**Task statement**
Pull out each line of the data that includes the word "Blender".

**Material**
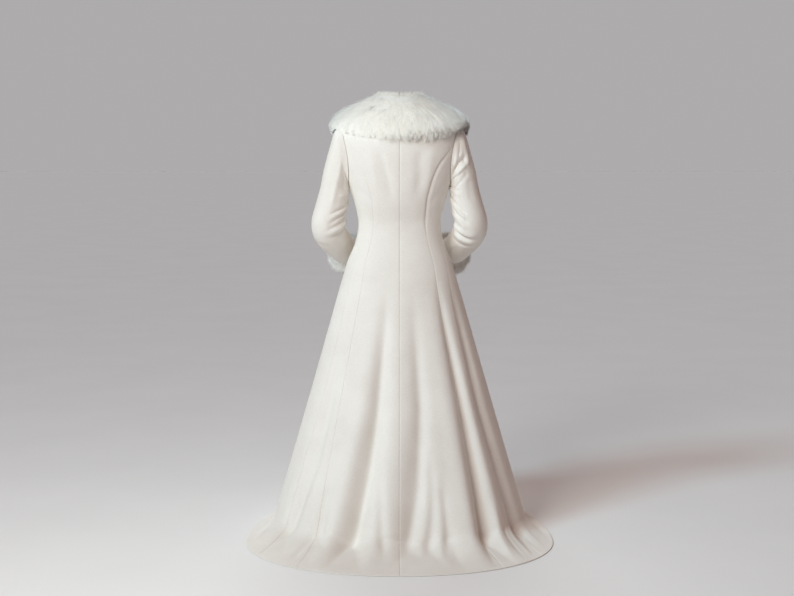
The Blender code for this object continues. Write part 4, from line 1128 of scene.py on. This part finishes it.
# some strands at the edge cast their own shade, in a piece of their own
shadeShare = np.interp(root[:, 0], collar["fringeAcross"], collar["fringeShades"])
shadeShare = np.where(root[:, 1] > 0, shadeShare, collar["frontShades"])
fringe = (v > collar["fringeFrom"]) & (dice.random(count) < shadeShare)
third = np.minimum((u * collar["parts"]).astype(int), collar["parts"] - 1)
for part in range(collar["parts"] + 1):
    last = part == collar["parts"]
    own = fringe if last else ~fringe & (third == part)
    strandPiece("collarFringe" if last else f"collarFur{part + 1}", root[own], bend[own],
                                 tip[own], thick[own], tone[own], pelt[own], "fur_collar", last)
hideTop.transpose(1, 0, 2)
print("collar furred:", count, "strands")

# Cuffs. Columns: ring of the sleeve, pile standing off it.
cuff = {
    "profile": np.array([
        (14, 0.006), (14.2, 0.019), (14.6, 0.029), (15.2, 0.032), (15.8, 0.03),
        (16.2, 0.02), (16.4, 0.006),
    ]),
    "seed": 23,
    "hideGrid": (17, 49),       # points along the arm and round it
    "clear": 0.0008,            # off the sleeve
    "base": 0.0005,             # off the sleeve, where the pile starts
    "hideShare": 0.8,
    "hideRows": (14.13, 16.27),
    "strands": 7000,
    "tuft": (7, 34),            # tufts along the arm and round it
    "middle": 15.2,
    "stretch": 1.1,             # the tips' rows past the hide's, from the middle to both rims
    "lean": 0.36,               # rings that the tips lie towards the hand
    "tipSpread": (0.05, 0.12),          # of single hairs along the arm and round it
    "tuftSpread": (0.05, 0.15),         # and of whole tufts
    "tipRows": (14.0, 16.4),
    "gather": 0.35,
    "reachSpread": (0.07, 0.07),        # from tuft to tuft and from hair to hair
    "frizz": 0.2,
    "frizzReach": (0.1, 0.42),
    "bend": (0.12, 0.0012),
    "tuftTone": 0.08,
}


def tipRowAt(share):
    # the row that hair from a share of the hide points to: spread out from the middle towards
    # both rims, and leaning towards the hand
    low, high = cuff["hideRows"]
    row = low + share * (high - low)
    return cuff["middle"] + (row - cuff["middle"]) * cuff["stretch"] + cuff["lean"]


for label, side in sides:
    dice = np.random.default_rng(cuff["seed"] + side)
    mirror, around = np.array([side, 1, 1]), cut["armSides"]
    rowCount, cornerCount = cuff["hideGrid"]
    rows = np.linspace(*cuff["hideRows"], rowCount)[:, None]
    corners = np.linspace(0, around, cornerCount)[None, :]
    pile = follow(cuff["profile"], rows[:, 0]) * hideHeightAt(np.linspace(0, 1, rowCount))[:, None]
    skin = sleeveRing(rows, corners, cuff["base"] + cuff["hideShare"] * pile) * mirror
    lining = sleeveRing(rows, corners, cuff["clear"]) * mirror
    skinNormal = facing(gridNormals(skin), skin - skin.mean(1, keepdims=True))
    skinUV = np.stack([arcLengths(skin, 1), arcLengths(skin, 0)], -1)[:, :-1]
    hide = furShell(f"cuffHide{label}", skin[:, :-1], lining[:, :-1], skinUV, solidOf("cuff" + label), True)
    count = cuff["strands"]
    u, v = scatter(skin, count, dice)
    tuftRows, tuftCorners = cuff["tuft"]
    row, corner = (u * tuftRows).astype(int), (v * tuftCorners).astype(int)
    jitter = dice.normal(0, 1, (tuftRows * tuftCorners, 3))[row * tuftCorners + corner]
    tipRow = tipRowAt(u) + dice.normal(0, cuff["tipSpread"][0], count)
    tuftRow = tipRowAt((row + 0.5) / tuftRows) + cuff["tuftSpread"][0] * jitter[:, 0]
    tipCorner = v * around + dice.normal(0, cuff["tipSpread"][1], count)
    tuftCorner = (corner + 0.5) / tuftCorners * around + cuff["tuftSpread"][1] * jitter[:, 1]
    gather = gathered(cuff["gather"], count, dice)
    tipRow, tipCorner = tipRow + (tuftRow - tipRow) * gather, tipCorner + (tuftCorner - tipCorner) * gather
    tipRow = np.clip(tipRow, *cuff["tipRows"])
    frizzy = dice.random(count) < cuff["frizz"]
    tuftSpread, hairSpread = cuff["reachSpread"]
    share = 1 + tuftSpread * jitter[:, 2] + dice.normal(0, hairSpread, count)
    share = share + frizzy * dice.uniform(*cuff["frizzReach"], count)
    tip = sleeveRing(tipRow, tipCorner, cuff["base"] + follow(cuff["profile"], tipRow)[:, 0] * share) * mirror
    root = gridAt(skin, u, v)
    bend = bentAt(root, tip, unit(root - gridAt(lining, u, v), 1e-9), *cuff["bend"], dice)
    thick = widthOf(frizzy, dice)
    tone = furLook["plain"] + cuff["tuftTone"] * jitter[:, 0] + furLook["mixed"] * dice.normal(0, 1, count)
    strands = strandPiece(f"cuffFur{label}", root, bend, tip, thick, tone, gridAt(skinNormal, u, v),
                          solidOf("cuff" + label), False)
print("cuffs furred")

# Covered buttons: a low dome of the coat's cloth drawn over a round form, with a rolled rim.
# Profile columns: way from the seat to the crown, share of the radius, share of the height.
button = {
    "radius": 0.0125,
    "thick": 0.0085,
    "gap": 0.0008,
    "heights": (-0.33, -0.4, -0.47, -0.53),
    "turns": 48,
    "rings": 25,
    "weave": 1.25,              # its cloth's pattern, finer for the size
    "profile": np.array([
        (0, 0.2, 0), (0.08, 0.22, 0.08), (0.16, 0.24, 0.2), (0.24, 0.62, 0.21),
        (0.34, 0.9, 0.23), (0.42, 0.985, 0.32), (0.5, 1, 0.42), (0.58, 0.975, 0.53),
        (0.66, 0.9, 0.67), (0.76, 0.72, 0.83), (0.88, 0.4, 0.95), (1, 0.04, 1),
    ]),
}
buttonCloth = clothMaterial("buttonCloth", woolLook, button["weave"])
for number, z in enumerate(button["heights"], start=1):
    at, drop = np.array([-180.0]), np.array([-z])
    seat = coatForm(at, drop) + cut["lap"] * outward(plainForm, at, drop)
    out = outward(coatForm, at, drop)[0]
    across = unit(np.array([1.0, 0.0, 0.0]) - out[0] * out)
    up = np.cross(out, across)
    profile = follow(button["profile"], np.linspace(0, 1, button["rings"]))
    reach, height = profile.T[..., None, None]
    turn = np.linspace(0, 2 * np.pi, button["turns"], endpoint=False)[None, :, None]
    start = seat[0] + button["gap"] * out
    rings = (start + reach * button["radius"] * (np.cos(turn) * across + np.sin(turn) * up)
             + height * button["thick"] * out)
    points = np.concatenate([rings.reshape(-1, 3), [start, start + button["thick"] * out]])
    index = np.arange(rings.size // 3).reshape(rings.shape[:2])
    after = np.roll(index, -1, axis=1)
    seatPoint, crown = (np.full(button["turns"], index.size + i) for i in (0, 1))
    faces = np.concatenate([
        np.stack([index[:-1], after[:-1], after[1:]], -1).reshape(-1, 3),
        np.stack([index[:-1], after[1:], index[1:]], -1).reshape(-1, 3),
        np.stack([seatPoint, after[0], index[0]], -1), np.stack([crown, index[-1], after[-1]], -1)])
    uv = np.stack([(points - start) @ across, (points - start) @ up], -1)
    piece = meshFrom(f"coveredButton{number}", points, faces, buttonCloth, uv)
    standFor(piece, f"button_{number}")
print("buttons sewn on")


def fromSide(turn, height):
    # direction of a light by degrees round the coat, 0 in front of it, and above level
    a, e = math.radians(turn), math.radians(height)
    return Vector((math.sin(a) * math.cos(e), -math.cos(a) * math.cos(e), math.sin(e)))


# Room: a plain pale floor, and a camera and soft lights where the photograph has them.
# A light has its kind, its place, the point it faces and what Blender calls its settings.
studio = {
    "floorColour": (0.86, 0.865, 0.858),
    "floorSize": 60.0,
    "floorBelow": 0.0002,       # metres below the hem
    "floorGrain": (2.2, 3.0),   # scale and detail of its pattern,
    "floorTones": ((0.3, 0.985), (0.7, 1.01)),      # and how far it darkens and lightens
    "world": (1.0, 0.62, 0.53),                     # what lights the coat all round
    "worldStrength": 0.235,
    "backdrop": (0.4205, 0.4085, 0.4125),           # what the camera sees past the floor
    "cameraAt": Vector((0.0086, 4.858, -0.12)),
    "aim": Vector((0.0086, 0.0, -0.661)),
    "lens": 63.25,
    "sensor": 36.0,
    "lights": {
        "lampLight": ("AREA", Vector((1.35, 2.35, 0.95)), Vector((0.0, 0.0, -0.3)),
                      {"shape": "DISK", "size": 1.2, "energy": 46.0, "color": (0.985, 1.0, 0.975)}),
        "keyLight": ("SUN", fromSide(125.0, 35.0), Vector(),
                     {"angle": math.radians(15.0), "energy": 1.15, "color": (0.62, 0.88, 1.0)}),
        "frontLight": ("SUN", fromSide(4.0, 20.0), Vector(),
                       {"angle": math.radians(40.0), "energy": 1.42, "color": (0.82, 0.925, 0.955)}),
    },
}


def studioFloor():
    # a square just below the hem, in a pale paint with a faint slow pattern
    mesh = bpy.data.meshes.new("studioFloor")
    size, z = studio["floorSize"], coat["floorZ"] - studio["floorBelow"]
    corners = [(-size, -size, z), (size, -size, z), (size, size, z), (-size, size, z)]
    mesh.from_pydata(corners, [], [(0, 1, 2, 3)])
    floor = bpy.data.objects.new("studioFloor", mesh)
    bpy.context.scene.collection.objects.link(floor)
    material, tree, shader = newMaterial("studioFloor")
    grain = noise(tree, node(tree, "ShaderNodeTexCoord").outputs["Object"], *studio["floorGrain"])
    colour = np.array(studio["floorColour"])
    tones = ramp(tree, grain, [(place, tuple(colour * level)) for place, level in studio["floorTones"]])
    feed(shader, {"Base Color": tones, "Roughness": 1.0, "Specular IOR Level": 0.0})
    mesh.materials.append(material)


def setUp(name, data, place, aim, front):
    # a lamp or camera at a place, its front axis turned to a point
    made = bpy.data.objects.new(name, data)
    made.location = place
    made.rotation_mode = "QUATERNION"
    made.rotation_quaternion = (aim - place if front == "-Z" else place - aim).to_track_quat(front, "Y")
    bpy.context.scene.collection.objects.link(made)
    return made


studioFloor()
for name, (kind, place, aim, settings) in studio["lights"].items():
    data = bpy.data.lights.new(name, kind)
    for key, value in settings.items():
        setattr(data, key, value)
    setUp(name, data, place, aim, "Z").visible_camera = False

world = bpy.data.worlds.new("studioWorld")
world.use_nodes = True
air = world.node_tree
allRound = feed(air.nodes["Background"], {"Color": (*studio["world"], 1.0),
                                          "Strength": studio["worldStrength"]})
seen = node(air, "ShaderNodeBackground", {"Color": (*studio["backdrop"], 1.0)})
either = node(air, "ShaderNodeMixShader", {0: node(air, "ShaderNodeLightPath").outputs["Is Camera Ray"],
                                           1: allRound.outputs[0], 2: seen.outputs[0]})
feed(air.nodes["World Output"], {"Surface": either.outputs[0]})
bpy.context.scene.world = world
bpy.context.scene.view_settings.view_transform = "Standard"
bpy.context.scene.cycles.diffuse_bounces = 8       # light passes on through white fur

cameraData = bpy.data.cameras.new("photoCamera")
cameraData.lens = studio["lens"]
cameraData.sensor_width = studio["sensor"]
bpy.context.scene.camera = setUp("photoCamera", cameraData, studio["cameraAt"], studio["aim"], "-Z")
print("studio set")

**Solution for this task**
The Blender code for this object continues. Write part 4, from line 1128 of scene.py on. This part finishes it.
# A light has its kind, its place, the point it faces and what Blender calls its settings.